# My Collection



## madpaddla (Dec 12, 2009)

So here is my display that I just put up.  This has been about 4 - 4 1/2 years collecting.  Thanks to Antique Bottle Forum and too many folks to mention.
 Sara, my g/f was the one who picked the order of displaying em.  Much appreciation to RHONA.  She has been such a help.  The rest of the display bottles are waiting for a display case.  

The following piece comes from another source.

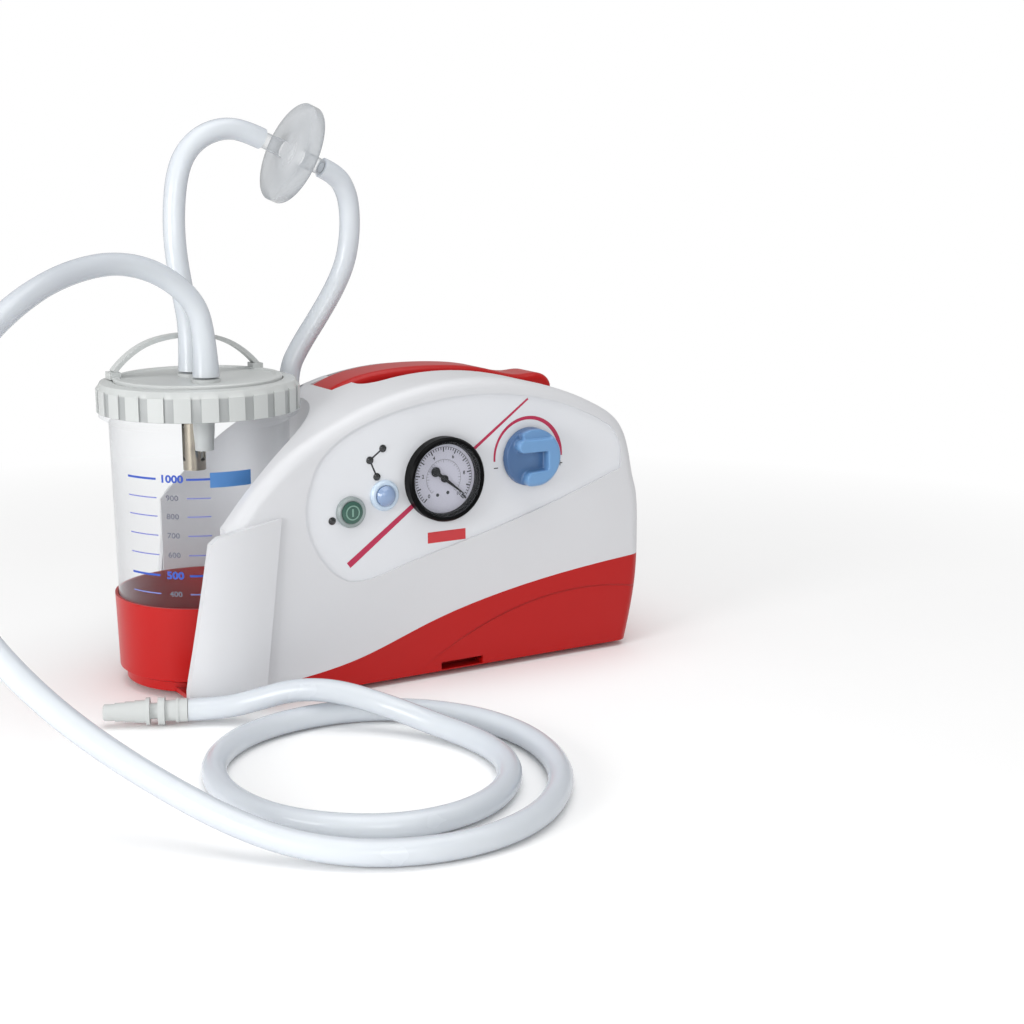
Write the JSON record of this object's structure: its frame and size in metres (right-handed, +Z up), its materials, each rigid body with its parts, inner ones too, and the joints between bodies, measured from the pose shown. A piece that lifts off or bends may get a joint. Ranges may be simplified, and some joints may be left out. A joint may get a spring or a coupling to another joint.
{
  "type": "vacuum aspirator",
  "caption": "Portable vacuum aspirator with a jar and screw lid, gauge, regulator knob, push buttons, carry grip and silicone hoses with a filter.",
  "frame": {"origin": "middle of the object's footprint without its hoses, on the surface it stands on", "axes": "+X from the jar towards the closed end, -Y the control panel, +Z up"},
  "size_m": [0.5076, 0.4542, 0.3728],
  "materials": {
    "white_plastic": "fine moulded texture",
    "red_plastic": "fine moulded texture",
    "grey_plastic": "satin",
    "clear_plastic": "clear, moulded",
    "black_plastic": "satin",
    "dial_face": "printed",
    "silicone": "translucent, smooth",
    "blue_plastic": "satin",
    "green_plastic": "gloss",
    "ring_grey": "satin",
    "ring_blue": "translucent",
    "lamp_black": "gloss",
    "overlay_film": "fine film",
    "steel": "ground",
    "brass": "turned",
    "dark_rubber": "matt",
    "cast_alloy": "cast",
    "board_green": "coated"
  },
  "bodies": {
    "root": {"upper_cover": "white_plastic", "lower_base": "red_plastic", "carry_grip": "red_plastic", "panel_overlay": "overlay_film", "gauge_case": "black_plastic", "gauge_dial": "dial_face", "gauge_window": "clear_plastic", "gauge_movement": "brass", "power_button_ring": "ring_grey", "push_button_ring": "ring_blue", "indicator_lamps": "lamp_black", "regulator_valve": "brass", "inlet_barb": "grey_plastic", "rubber_feet": "dark_rubber", "power_inlet": "black_plastic", "motor_case": "steel", "motor_cradle": "dark_rubber", "pump_housing": "cast_alloy", "pump_head": "cast_alloy", "board_posts": "white_plastic", "circuit_board": "board_green", "transformer": "cast_alloy"},
    "gauge_needle": {"gauge_needle": "black_plastic"},
    "power_button": {"power_button": "green_plastic"},
    "push_button": {"push_button": "blue_plastic"},
    "regulator": {"regulator_stem": "steel", "vacuum_knob": "blue_plastic"},
    "motor_rotor": {"motor_shaft": "steel", "cooling_fan": "black_plastic"},
    "jar": {"collection_jar": "clear_plastic"},
    "lid": {"lid_disc": "grey_plastic", "lid_gasket": "silicone", "lid_handle": "grey_plastic", "float_cage": "steel", "suction_hose": "silicone", "filter_hose": "silicone", "return_hose": "silicone", "filter_disc": "clear_plastic", "hose_connector": "grey_plastic"},
    "lid_ring": {"lid_ring": "grey_plastic"},
    "float": {"float": "grey_plastic"}
  },
  "joints": [
    {"name": "needle_swing", "type": "hinge", "parent": "root", "child": "gauge_needle", "pos_m": [0.0195, -0.08596, 0.1338], "axis": [0, -1, 0], "range_deg": [0, 265]},
    {"name": "power_press", "type": "slide", "parent": "root", "child": "power_button", "axis": [0, 1, 0], "range_m": [0, 0.002], "stiffness_N_per_m": 600},
    {"name": "push_press", "type": "slide", "parent": "root", "child": "push_button", "axis": [0, 1, 0], "range_m": [0, 0.002], "stiffness_N_per_m": 500},
    {"name": "vacuum_turn", "type": "hinge", "parent": "root", "child": "regulator", "pos_m": [0.0845, -0.08596, 0.1426], "axis": [0, -1, 0], "range_deg": [-135, 135]},
    {"name": "motor_spin", "type": "hinge", "parent": "root", "child": "motor_rotor", "pos_m": [0.1, 0.04404, 0.052], "axis": [0, 1, 0], "continuous": true},
    {"name": "jar_lift", "type": "slide", "parent": "root", "child": "jar", "axis": [0, 0, 1], "range_m": [0, 0.12]},
    {"name": "lid_lift", "type": "slide", "parent": "jar", "child": "lid", "axis": [0, 0, 1], "range_m": [0, 0.075]},
    {"name": "ring_unscrew", "type": "hinge", "parent": "lid", "child": "lid_ring", "pos_m": [-0.113, 0.00404, 0.188], "axis": [0, 0, 1], "range_deg": [0, 90]},
    {"name": "float_rise", "type": "slide", "parent": "lid", "child": "float", "axis": [0, 0, 1], "range_m": [0, 0.012]}
  ]
}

 These are what make me happy.  I have been excited all week to get these on the wall.


----------



## sweetrelease (Dec 12, 2009)

very nice ben!! that case gin on the bottom to the right is sweet!! what does the blue soda say??


----------



## bottle_head9 (Dec 12, 2009)

Awsome! A little bit of everything.Thats my kind of collection. Well done.Your girl has a good eye.[]


----------



## madpaddla (Dec 12, 2009)

Thanks guys.  The Blue one is a J Wise bottle from Allentown.


----------



## madpaddla (Dec 12, 2009)

Here is a shot of the pontil base on the pig snout case gin.


----------



## RED Matthews (Dec 12, 2009)

Hi Ben, Nice glass, I didn't see that little multi-bubbled one there.  I also think the right hand case gin has a pig snout finish on it doesn't it?  I like that type of case showing.   Added on - now that I see the blowpipe open pontil on the Case Gin - I'm really interested in it.  RED  M.


----------



## bearswede (Dec 12, 2009)

Handsome display, Ben... Gorgeous gin...! Keep up the righteous work...


 Ron


----------



## beendiggin (Dec 12, 2009)

Great looking display and NICE bottles! Thanks.


----------



## Staunton Dan (Dec 12, 2009)

Awesome collection. A little bit of this and a little bit of that makes for a wonderful display.


----------



## DJFALLS (Dec 12, 2009)

Nice.  I gotta get me one of those salt glaze jugs.


----------



## JOETHECROW (Dec 13, 2009)

Great bottles Ben,....Real tasteful display.                    Joe


----------



## cobaltbot (Dec 13, 2009)

Looks great Ben, nice variety of shelf worthy vessels!


----------



## potstone (Dec 13, 2009)

Very nice display there. I like the different variety type collections.


----------



## Stardust (Dec 15, 2009)

WHAT A GREATcollection, displayed beautifully! []  BRAVO![]


----------



## glass man (Dec 15, 2009)

COLORS,OH THE BEAUTIFUL COLORS!!![] VERY NICE BEN! JAMIE


----------



## ajohn (Dec 19, 2009)

Ben ,
 Nice display!That cornucopia and urn flask and congress look sweet together![]


----------



## Digswithstick (Dec 19, 2009)

Very nice collection and display ,wow!


----------



## medbotls (Dec 19, 2009)

Way ta go madpaddla!  Keepin' them in a box is no fun.  They look great.


----------



## madman (Dec 19, 2009)

YO BEN NICE VERY NICE!


----------



## deepbluedigger (Jan 2, 2010)

That is one very nice collection: small but perfectly formed! Very tastefully done.


----------



## Bixby Bill (Jan 8, 2010)

Hi Ben, that display looks really nice! A couple of those bottles even look a little bit familiar to me! One of these days I`ll be over to see them and talk about where we`ll go digging this year.


----------



## ktbi (Jan 8, 2010)

That's just flat-out impressive....way to go Ben....Ron


----------



## div2roty (Jan 22, 2010)

Where is the jug from on the bottom shelf?


----------



## madpaddla (Jan 24, 2010)

Thanks for asking.  The jug is stamped:
 L & P Chase
 Somerset

 Thanks also for all the nice comments.  Much appreciated all.


----------